A disability charity has called on politicians to promote life, rather than death, as the Scottish Parliament once again considers assisted suicide.
Last week, activists called for the practice to be introduced – despite the Assisted Suicide (Scotland) Bill being heavily rejected just three years ago.
Liberal Democrat health spokesman Alex Cole-Hamilton claims MSPs now feel differently.
‘Right to life’
Bill Scott, of Inclusion Scotland, the national disabled people’s organisation, told MSPs that previous attempts to change the law would have included people with non-terminal conditions and those living in pain.
“I would much rather this parliament talk about how we uphold the right to life”, he said.

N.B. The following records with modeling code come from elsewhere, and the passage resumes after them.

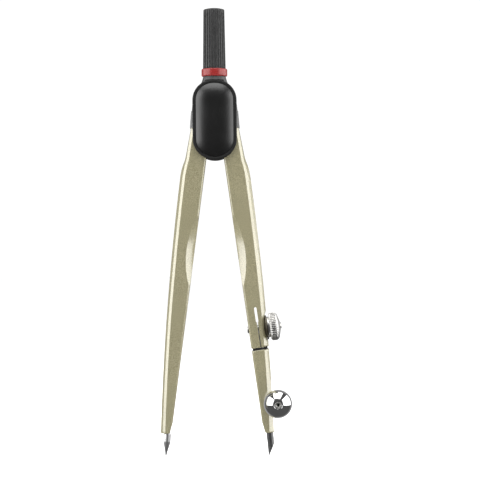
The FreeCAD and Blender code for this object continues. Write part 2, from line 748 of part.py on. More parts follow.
def tongue(name, side, extra):
    """The flat tongue that sits in the top of the leg; extra lengthens it at its top."""
    box = bind(
        doc.addObject("Part::Box", name),
        Length=D.tongue_half * 2,
        Width=D.gear_half * 2,
        Height=D.tongue_length + extra,
    )
    angle = -D.tongue_tilt * side
    lean = math.radians(D.tongue_tilt.value)
    down = D.tongue_length.value
    foot_x = D.tongue_x.value * side + down * math.sin(lean) * side
    foot_x -= D.tongue_half.value * math.cos(lean)
    foot_z = D.shoulder_base.value - down * math.cos(lean)
    foot_z -= D.tongue_half.value * math.sin(lean) * side
    return place(box, foot_x, -D.gear_half, foot_z, Y_AXIS, angle)


def rivet_bars(name, side):
    """The two rivets through leg and tongue."""
    lean = math.radians(D.tongue_tilt.value)
    bars = []
    for label, depth in (("upper", D.rivet_first), ("lower", D.rivet_second)):
        across = D.tongue_x * side + depth * (math.sin(lean) * side)
        height = D.shoulder_base - depth * math.cos(lean)
        length = D.shoulder_half * 2
        bars.append(rod_y(f"{name}_{label}", D.rivet_r, across, height, -D.shoulder_half, length))
    return bars


def leg_head(name, side):
    """Dark moulded head of a leg: gear, hub, shoulder and tongue in one piece."""
    base = D.shoulder_base
    inner = inner_edge(base)
    outer = D.top_outer + D.mould_step
    heel = (inner - D.heel_in, base + D.heel_up)
    web = head_plate(
        name + "_web",
        side,
        D.gear_half,
        [
            (inner, base),
            (outer, base),
            (D.pivot_x + D.boss_r, D.pivot_z),
            (D.pivot_x, D.pivot_z),
            (D.pivot_x - D.throat_in, D.pivot_z - D.throat_down),
            heel,
        ],
    )
    shoulder_top = D.pivot_z - D.shoulder_top
    shoulder = head_plate(
        name + "_shoulder",
        side,
        D.shoulder_half,
        [
            (inner, base),
            (outer, base),
            (D.top_outer - D.shoulder_top_in, shoulder_top),
            (D.pivot_x, shoulder_top),
            (D.pivot_x, base + D.heel_up),
            heel,
        ],
    )
    hollow = rod_y(name + "_hollow", D.shoulder_r, D.pivot_x * side, D.pivot_z, -REACH / 2, REACH)
    blank = fuse(
        name + "_blank",
        gear_blank(name + "_teeth", side),
        web,
        cut(name + "_collar", shoulder, hollow),
        tongue(name + "_tongue", side, D.tongue_root),
    )
    hole = rod_y(name + "_bore", D.bush_r, D.pivot_x * side, D.pivot_z, -REACH / 2, REACH)
    return cut(name, blank, hole, *rivet_bars(name + "_rivet_hole", side))


def leg_bush(name, side):
    inner = D.post_r + D.bush_play
    across = D.pivot_x * side
    return ring(name, D.bush_r, inner, across, D.pivot_z, -D.gear_half, D.gear_half * 2)


def leg_rivets(name, side):
    return group(name, *rivet_bars(name + "_bar", side))


# ---------------------------------------------------------------- painted legs


def leg_blank(name, side, corners):
    """A leg cut from plate: bevelled along its edges, then thinned towards its foot."""
    body = place(new_body(name))
    sketch = outline(new_sketch(body, name + "_profile", "XZ_Plane"), corners, side)
    plate = pad(body, sketch, D.shoulder_half * 2, middle=True)

    def on_a_face(point):
        return abs(abs(point.y) - D.shoulder_half.value) < 1e-3

    def on_outer_edge(point):
        return on_a_face(point) and point.x * side > inner_edge(point.z).value + D.outer_bevel.value

    def on_inner_edge(point):
        return on_a_face(point) and abs(point.x * side - inner_edge(point.z).value) < 1e-3

    plate = dress(body, "Chamfer", "Size", D.outer_bevel, plate, on_outer_edge)
    dress(body, "Chamfer", "Size", D.inner_bevel, plate, on_inner_edge)

    slope = (D.shoulder_half - D.foot_half) / (D.taper_z - D.foot_z)
    for label, face in (("rear", 1), ("front", -1)):
        wedge = new_sketch(body, f"{name}_wedge_{label}", "YZ_Plane")
        wedge_corners = [
            (D.foot_half - slope * BEYOND, D.foot_z - BEYOND),
            (D.shoulder_half + BEYOND, D.foot_z - BEYOND),
            (D.shoulder_half + BEYOND, D.taper_z),
            (D.shoulder_half, D.taper_z),
        ]
        outline(wedge, wedge_corners, face)
        pocket = body.newObject("PartDesign::Pocket", wedge.Name + "_cut")
        pocket.Profile = wedge
        pocket.Midplane = True
        pocket.Length = REACH * 2
    return body


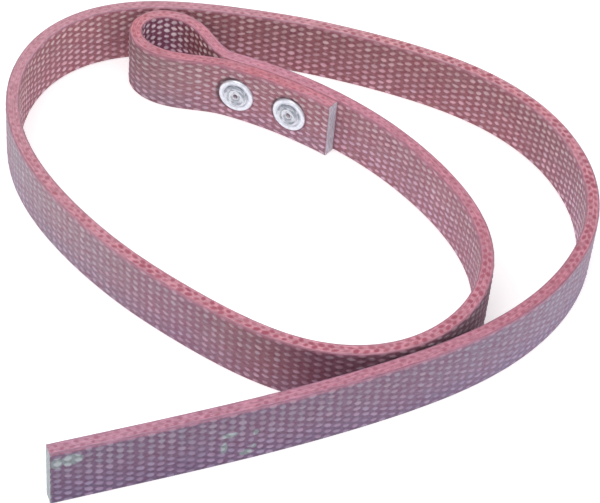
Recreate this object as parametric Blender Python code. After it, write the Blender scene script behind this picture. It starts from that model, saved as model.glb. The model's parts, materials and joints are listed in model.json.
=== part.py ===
"""A length of solid-woven belting, folded into a hanging eye at one end.

The strap stands on its long edge, coiled.  The fold is held by two tubular
rivets set over burrs.  Z is up, the lower edge lies in z = 0, and the bounds
of the strap in plan are centred on the Z axis.  The strap is made of solid
lengths joined at hinges, each on a vertical axis in the middle of its thickness.
"""
import math
from typing import NamedTuple

import bmesh
import bpy
from mathutils import Matrix, Vector

# ---- driving dimensions, metres and degrees ---------------------------------
WIDTH = 0.025            # strap width, which is its height as it stands
THICK = 0.0052           # strap thickness
GAP = 0.0003             # clearance between neighbouring solids
LEG_PITCH = THICK + GAP  # centre line to centre line of the doubled legs
CUP_R = THICK / 2 + GAP  # hollow end that a rounded end turns in

# Headings are anticlockwise from +X in plan.
STRAP_RUN = 0.9995       # centre line from the throat of the eye to the free end
HEADING_PITCH = 0.065    # spacing of the strap's headings, from the throat
STRAP_HEADINGS = (-16, -39, -68, -132, -199, -218, -239, -284, -350,
                  -369, -385, -426, -473, -503.5, -513.5, -516.5, -515)

EYE_RUN = 0.1064         # centre line round the eye, throat to throat
# Evenly spaced round the eye: it leaves along the short leg and closes on the long one.
EYE_HEADINGS = (STRAP_HEADINGS[0] + 180,
                176, 177, 165, 142, 108, 65, 21, -16, -43, -56, -49,
                STRAP_HEADINGS[0])

LEG = 0.0485             # doubled length that the rivets clamp
ROOT_TAIL = 0.010        # single strap carried past the fold's cut end
ROOT_END = LEG + ROOT_TAIL
INNER_END = 0.321        # where the inner turn ends and the outer one starts
INNER_BENDS = 5          # hinges of the inner turn, from the root's end
OUTER_BENDS = 10         # hinges of the outer turn, from where the inner one ends

RIVET_AT = (0.0047, 0.0297)  # from the throat, along the doubled length
HOLE_R = 0.0028          # hole through both legs
BURR_R = 0.0075
BURR_T = 0.0011
BURR_HOLE_R = 0.0029
SHANK_R = 0.0025
BORE_R = 0.0013
BORE_DEPTH = 0.0060      # from the set end to the foot of the bore's straight wall
BORE_CONE = 0.0006       # depth of the cone below that wall
FLARE_WIDTH = 0.0004     # bevel round the bore's mouth
FLARE_DEPTH = 0.0006
HEAD_R = 0.0072
HEAD_T = 0.0014
HEAD_SHOULDER_R = HEAD_R * 0.7   # where the head's shallow crown steepens
HEAD_SHOULDER_T = HEAD_T * 0.85  # height of that shoulder above the strap side
HEAD_SIDE_T = HEAD_T * 0.35      # straight side of the head, below its rounding
ROLL_R = 0.0050          # the set end, rolled over the burr
ROLL_T = 0.0009
RIM = 0.0004             # radius that softens a turned edge

# Heights along a rivet, from the middle of the gap between the legs.
STACK_HALF = LEG_PITCH / 2 + THICK / 2
BURR_BASE = STACK_HALF + GAP
ROLL_BASE = BURR_BASE + BURR_T + GAP
ROLL_TOP = ROLL_BASE + ROLL_T
HEAD_BASE = -STACK_HALF - GAP
HOLE_HALF = 2 * STACK_HALF       # cutter, well clear of both faces

# ---- mesh fineness ----------------------------------------------------------
FINE = 0.0005            # spacing of the stations that trace a centre line
STEP = 0.002             # spacing of the stations along a strap solid
END_STEPS = 12           # facets round a length's rounded or hollow end
ROUND_STEPS = 48         # facets round a rivet
RIM_STEPS = 3            # facets across a softened edge
SHARP_ANGLE = math.radians(30)


class Station(NamedTuple):
    """A point on a centre line, and its heading in radians."""
    x: float
    y: float
    heading: float


# ---- centre lines -----------------------------------------------------------
def index_at(distance):
    return round(distance / FINE)


def heading_at(table, pitch, distance):
    """Heading in radians, by a cubic through the table's headings."""
    last = len(table) - 1
    i = max(0, min(last - 1, int(distance / pitch)))

    def slope(k):
        before, after = max(0, k - 1), min(last, k + 1)
        return (table[after] - table[before]) / (after - before)

    u = distance / pitch - i
    return math.radians((2 * u ** 3 - 3 * u ** 2 + 1) * table[i]
                        + (u ** 3 - 2 * u ** 2 + u) * slope(i)
                        + (3 * u ** 2 - 2 * u ** 3) * table[i + 1]
                        + (u ** 3 - u ** 2) * slope(i + 1))


def trace(x, y, table, pitch, length):
    """Stations from (x, y), in equal steps of about FINE."""
    count = index_at(length)
    step = length / count
    stations = [Station(x, y, heading_at(table, pitch, 0.0))]
    for k in range(count):
        middle = heading_at(table, pitch, (k + 0.5) * step)
        x += step * math.cos(middle)
        y += step * math.sin(middle)
        stations.append(Station(x, y, heading_at(table, pitch, (k + 1) * step)))
    return stations


def offset(station, distance):
    """The point at a distance to the left of a station."""
    x, y, heading = station
    return Vector((x - distance * math.sin(heading), y + distance * math.cos(heading)))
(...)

And Anthony Horan, Director of the Roman Catholic Parliamentary Office, highlighted overseas reports of people being euthanised for alcohol addiction.
I would much rather this parliament talk about how we uphold the right to life
Horan also pointed out that people could be pressured into ending their lives for fear of being a burden if assisted suicide was allowed in Scotland.
In a letter to The Scotsman, Dr Alan Rodger described assisted suicide as a “radical change in medical ethics and practice”.
Dr Rodger also pointed out that “it is impossible to accurately determine that someone with an incurable illness has less than six months to live”, in a reference to previous proposals.
The Lib Dems’ Cole-Hamilton called for a “refreshed inquiry with a view to bringing forward cross-party sponsored legislation”.
During both 2010 and 2015, MSPs considered legislation put forward by the late Margo MacDonald.
In the most recent vote, First Minister Nicola Sturgeon and Scottish Conservative leader Ruth Davidson were among the 82 MSPs who rejected the introduction of assisted suicide, with 36 in support.